Saturday, April 22, 2006

Interesting Finding in International Science Education Study - Middle Schools

Over 400 8th grade science lessons were videotaped and analyzed as part of a study looking at how science is taught. Random classes in the U.S. and four other nations that perform higher than the U.S. on the international TIMMS test were included. The other four nations were Australia, the Czech Republic, the Netherlands, and Japan. Here is a clip from the NSTA Express email I received:

"A video study of eighth grade science classrooms in the United States and four other countries found that U.S. teachers focused on a variety of activities to engage students, but not in a consistent way that developed coherent and challenging science content. In comparison, classrooms in four other higher-achieving countries—Australia, the Czech Republic, Japan, and the Netherlands—exposed eighth graders to science lessons characterized by a core instructional approach that held students to high content standards and expectations for student learning.

The National Center for Education Statistics in the U.S. Education Department’s Institute of Education Sciences released these and other findings in a report titled Teaching Science in Five Countries: Results From the TIMSS (Trends in International Mathematics and Science Study) 1999 Video Study that draws on analysis of 439 randomly selected videotaped classroom lessons in the participating countries. To view the reports and for more information, visit
http://nces.ed.gov/timss.

A second report released by NCES compares science content in the National Assessment of Educational Progress (NAEP) 2000 and TIMSS. To download, view, and print the publication as a PDF file, please visit:
http://nces.ed.gov/pubsearch/pubsinfo.asp?pubid=2006026"

The most interesting part of the report, in my opinion, is that U.S. classes tended to do numerous activities for the sake of doing an activity. The percentage of those hands-on activities (i.e. 'labs') that were actually related to course content was much smaller than activities done in the other countries. I would have to agree that science classes in American schools (including high schools), at least based on my own observations, do include activities for the sake of activities a great deal. Unfortunately, many teachers do not make it a point to have a lab experience relevant to what is being studied, as difficult as that is to believe.

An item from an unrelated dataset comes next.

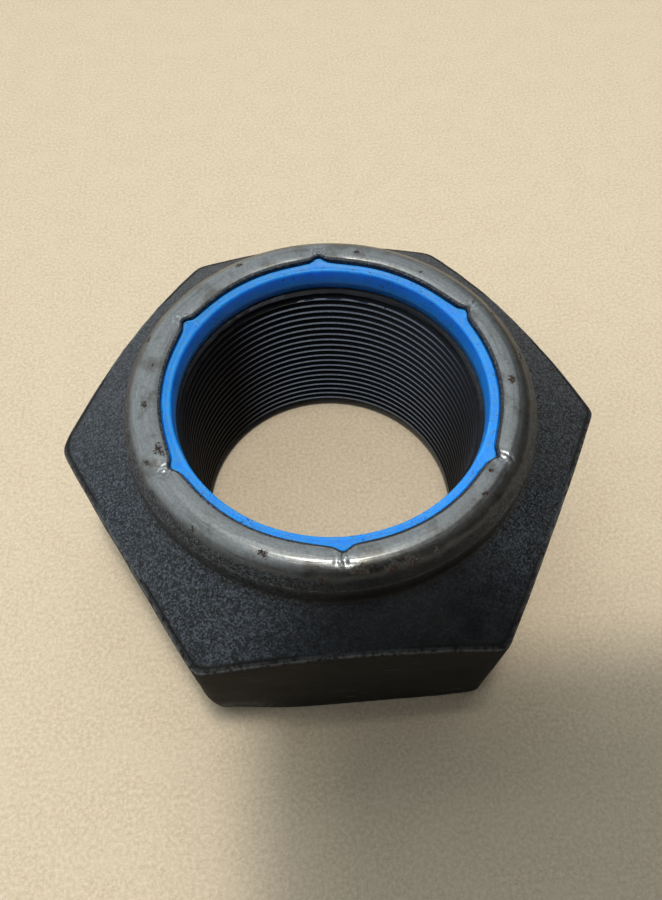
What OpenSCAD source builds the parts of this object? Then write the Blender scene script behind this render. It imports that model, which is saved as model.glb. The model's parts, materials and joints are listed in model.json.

Most science teachers in the U.S. do not have actual science research experience. In university education programs, education majors take a battery of courses including methods courses, but they rarely spend time in the lab for extended periods of time to do actual science research of any kind. Rather, in methods courses and then in student teaching, they are exposed to numerous examples of 'cookbook' labs that are recycled and passed on from generation to generation of teachers. Often these activities give students step by step instructions and even have fill in the blanks which guide students to answers. While these can be useful if students are learning a new procedure, it gives a very poor example of what science is and how it works. And if the activity is not even related to the content being studied, I know from talking with them specifically about this, students feel as if it is all just 'busy-work.' It is a turn-off for students to science in general, and in fact it seems as if a lack of interest in science among the masses begins around grades 5-7 or so, right in the middle school range.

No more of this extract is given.